Nutter echoed Rendell's call for a vote on the proposed contract: "I agree with the governor - the members would vote for this deal. It's a good deal."

Rendell said the union made new demands yesterday after a handshake agreement with U.S. Rep. Bob Brady (D., Pa.) was announced Friday. The new requests included an independent audit of the SEPTA pension plan, which the union says is underfunded and mismanaged.

"If we're going to pay more in, we have to be confident with where the money is going," Brown said last night at his own quickly called news conference. He said the union wanted a forensic audit rather than the less-comprehensive audit that SEPTA offered.

No new contract negotiations were scheduled, and the acrimonious end of the near-deal leaves SEPTA riders with little reason to expect that buses, subways, and trolleys will run again soon.

When Rendell and Brady announced a tentative settlement late Friday, they predicted service could be restored by last night.

But yesterday Brown predicted a long strike.

Unless SEPTA yields on the audit and on a provision regarding possible future health-care costs, Brown said, "I guess we will be here for a while."

The proposed five-year contract would have provided a $1,250 bonus upon ratification, a 2.5 percent raise in the second year, and a 3 percent raise in each of the final three years. It would have increased workers' contributions to the pension fund from the current 2 percent to 3.5 percent and would have increased the maximum pension to $30,000 a year from the current $27,000.

The union, which represents about 5,100 bus drivers, subway and trolley operators, and mechanics making an average of about $52,000 a year, went on strike at 3 a.m. Tuesday.

Efforts to reach a final settlement fell apart around midday yesterday.

Brown said that he had agreed to a settlement only in principle and that late "smoothing" by SEPTA of financial details had upended the deal. Rendell and SEPTA officials said the union at the last minute had asked for nine changes in the proposed agreement that would have increased costs by $7 million.

SEPTA agreed to one change: extending the period over which workers' pension contributions would be increased. And the union eventually withdrew six other proposals, Rendell said.

But the two remaining differences torpedoed the deal, Rendell said. One was the forensic-audit request. The other was the union's rejection of a SEPTA request to revisit health-care provisions in the contract if national health-care legislation increases the agency's costs.

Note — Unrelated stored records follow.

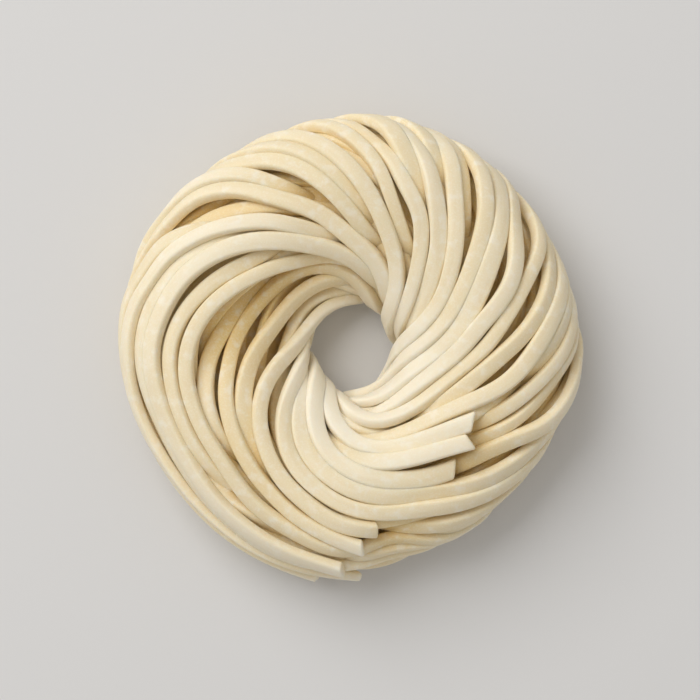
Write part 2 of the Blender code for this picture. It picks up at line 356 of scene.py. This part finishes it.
# ---- The noodles ----------------------------------------------------------------------------
# Wheat dough cut flat, 3.6 mm wide and 2.5 mm thick. In each of two layers the noodles lie side
# by side along the twist, each until its neighbours crowd it out and it dives under them. They
# dried pressed together, in groups that parted here and there, with a few cut ends in sight.

NOODLE_WIDTH = 0.0036

# How many radians of turn a noodle gains for each radian round the ring, and where it gains most,
# on the whole skein, on its outer side and at the funnel. The rate wanders from place to place.
TURN_MEAN, TURN_SWING, TIGHT_AT = 1.34, 0.95, radians(47)
TURN_SECOND, SECOND_AT = 0.26, radians(54)
RIM_MEAN, RIM_SWING, RIM_AT = 0.71, 0.91, radians(49)
RIM_SECOND, RIM_SECOND_AT = 0.39, radians(-57)
FUNNEL_AT, FUNNEL_SPREAD = radians(228), radians(42)
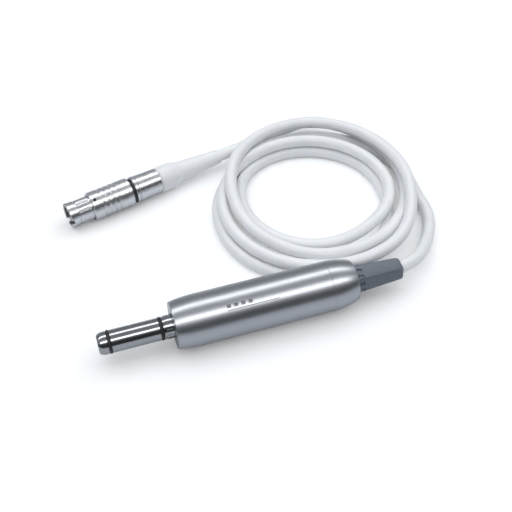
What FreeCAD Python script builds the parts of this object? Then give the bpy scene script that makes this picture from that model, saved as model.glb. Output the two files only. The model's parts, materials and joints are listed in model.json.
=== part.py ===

The pension audit is the biggest obstacle.

"I asked for one thing that blew this thing up," Brown said yesterday. "We are willing to pay for a forensic audit. What are they afraid of?"

The union has made the health of the pension fund a central issue in the strike. The SEPTA pension fund for TWU workers is funded at about 53 percent of total liabilities, compared with 65 percent for the SEPTA managers' pension fund.

Union leaders have said the fund has been mismanaged and underfunded for years and is at risk of not being able to meet its obligated pension payouts in the future. SEPTA officials say the fund is sound and has always met its pension obligations.

SEPTA officials said the union was already involved in management of the fund, as it has two representatives on the eight-member board that oversees the fund. Brown said the members were not permitted to vote; SEPTA said they were allowed to.

SEPTA general manager Joseph Casey called the pension audit request a red herring. He said all the pension board members, including the union representatives, had access to an independent annual audit by national actuarial firm Milliman Inc.

Brady said the union's audit demand "is just purely the trust factor."

"They don't trust SEPTA on this," he said, adding that he was disappointed the deal broke down but would keep working to resolve the matter. "It's a shame. It's just a shame."

Some participants in the talks said yesterday that the union's executive committee appeared divided and that former local president Jeff Brooks, now an official in the union's international leadership, had taken the lead from Brown in the bargaining.

Rendell said Brooks had replaced Brown as the union's chief voice yesterday.

"It's very curious that Willie disappeared after being the point person for so long," Rendell said yesterday. He said that he had asked Brooks about the Friday-night deal and that Brooks had replied, "I wasn't there."

"There's clearly a division within the union leadership and the president about what's going on," SEPTA board member Thomas J. Ellis said. "Right now, we're not sure who's in charge."

Brown, flanked by the executive committee members at his news conference, dismissed that assertion as "the oldest trick in the book. . . . They're trying to divide and conquer."

"Jeff Brooks is a good friend of mine. If he could get us a contract, great. . . . We are not divided," Brown said. Of dissension within the union, he said, "I know there are people who disagree with me, but that's democracy."

He said he had received calls from many TWU members urging him to "stay strong. We got you."